I have to agree that Denethor the Human Torch was rather silly. I mean, nobody could even survive long enough to run all that way while on fire.
In the book, Denethor threw himself defiantly into the flames as an act of pure spite; he’d rather be a barbecue entree than submit to the rule of Aragorn. And when he did, he grasped the palantir, so that anyone who looked into it afterward only saw “two aged hands withering in flame.” Now that would have worth seeing.
The casting… the less said about it the better. IMO it was a big mistake to cast so many well known actors.
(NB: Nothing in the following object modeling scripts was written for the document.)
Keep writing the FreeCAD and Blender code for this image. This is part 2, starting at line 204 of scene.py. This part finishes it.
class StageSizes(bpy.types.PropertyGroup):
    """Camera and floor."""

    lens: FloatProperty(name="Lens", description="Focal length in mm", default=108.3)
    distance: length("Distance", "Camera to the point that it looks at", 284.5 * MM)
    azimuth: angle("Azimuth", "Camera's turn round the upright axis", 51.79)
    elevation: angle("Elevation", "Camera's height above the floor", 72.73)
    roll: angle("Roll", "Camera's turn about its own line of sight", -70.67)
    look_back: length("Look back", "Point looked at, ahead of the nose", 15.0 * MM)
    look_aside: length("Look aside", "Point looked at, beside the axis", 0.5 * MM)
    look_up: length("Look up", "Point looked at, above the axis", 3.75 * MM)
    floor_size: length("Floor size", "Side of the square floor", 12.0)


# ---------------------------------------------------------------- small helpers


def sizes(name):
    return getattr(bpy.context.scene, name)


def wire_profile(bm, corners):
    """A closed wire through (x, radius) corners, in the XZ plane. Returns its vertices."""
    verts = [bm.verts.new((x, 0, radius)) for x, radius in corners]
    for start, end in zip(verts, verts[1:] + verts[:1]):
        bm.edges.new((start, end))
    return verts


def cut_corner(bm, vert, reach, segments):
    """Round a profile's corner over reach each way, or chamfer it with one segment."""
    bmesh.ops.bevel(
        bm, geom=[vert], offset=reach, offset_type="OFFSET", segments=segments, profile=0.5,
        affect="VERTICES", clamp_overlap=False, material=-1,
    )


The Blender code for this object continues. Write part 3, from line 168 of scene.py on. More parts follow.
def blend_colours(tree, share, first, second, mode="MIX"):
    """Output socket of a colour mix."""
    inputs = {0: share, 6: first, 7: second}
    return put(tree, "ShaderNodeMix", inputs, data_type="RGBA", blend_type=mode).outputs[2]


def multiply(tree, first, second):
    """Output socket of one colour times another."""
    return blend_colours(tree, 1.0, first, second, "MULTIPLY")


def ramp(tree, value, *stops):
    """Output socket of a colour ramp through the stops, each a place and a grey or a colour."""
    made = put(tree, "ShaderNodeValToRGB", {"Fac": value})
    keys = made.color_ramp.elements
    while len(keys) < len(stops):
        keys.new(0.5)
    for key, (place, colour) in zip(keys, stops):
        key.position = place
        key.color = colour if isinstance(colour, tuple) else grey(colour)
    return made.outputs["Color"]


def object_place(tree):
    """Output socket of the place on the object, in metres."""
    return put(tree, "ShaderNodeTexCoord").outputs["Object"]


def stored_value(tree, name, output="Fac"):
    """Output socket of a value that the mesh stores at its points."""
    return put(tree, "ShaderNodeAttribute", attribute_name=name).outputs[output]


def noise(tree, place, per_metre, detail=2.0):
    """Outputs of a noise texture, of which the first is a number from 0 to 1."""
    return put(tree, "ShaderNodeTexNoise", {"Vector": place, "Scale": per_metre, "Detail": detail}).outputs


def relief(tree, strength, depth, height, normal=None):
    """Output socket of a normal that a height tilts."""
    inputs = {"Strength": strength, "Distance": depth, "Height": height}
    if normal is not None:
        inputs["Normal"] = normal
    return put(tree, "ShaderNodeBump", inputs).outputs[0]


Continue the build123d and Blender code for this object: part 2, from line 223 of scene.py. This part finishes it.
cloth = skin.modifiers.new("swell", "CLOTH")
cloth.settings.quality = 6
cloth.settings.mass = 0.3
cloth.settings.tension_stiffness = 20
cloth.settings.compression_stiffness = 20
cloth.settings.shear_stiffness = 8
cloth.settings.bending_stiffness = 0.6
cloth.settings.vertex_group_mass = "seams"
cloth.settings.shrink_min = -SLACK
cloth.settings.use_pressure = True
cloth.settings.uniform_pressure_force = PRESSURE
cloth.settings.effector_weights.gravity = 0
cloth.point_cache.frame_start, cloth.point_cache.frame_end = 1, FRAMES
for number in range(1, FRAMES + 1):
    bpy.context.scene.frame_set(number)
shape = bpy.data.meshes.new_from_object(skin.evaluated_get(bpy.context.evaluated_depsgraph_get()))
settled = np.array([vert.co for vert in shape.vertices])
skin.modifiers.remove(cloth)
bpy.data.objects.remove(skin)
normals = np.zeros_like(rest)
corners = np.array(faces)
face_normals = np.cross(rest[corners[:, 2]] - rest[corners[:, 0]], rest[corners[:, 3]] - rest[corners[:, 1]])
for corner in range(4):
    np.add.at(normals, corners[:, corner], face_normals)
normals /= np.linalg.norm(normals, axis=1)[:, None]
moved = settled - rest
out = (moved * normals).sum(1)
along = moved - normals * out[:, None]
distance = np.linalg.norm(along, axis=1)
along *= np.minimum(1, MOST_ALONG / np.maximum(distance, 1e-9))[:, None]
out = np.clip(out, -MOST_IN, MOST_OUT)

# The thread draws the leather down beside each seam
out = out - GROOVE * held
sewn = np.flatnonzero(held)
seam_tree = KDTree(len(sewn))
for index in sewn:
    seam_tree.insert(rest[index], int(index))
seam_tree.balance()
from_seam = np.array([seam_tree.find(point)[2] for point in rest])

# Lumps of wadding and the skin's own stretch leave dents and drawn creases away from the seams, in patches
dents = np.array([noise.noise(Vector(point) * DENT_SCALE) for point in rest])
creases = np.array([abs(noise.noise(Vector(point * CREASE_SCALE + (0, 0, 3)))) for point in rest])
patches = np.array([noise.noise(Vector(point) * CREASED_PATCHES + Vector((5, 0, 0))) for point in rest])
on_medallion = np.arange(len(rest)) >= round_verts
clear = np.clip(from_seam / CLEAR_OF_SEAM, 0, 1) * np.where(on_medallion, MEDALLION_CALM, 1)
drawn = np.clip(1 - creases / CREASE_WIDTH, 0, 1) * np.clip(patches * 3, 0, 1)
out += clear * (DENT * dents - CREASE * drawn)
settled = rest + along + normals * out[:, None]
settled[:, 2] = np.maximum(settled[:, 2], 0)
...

It is simply impossible not to see Elrond as Agent Smith with big ears, for example.
And of course, they all compete in a grand game of Who Can Chew The Most Scenery. RRrrrun, you foooools ! A swooooord day, a rrrred day ! It’s quite puzzling that BRIAN BLESSED wasn’t involved in it at all, come to think about it. He’d have been the perfect Jackson Theoden
You can say that again. And again. He’s a badass for Og’s sake, not comic relief.
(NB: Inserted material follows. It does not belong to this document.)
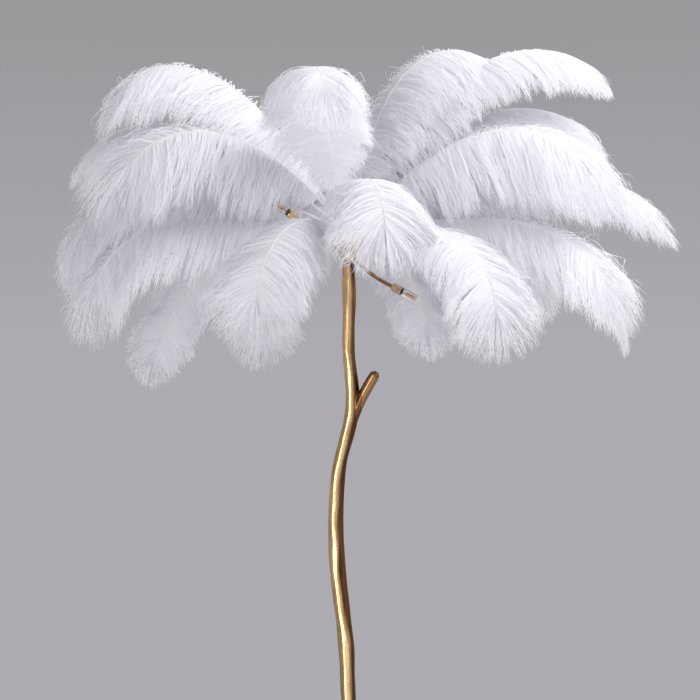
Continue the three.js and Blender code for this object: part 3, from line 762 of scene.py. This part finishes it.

Same here (then again, I’m elfophobic in the first place :)). Still, surfing on a shield ? Jumping on the back of a troll to triple-shoot ? Puh-lease :rolleyes:. In my mind’s eye, he’s supposed to be elvishly perfect, cool and collected under fire, all samurai-like. Dodge a blade by moving a hair breadth to the left, that kind of thing. On the other hand, there are some details that were absolutely awesome, like the fact that his feet don’t sink in Carhadras’ snow while everyone else is slogging through hip-deep. That was a nice touch.
I also second the omission of the Scouring as a major flaw. Without it, the end becomes “There, Ring thrown, all evil magically vanishes !”, which is even more deus ex machinish than the original, quite a feat.
I’m ambivalent about the CGI. Yes, the Army of the Dead was incredibly bad (and reminded me of Scooby Doo), but Gollum was damn near perfect.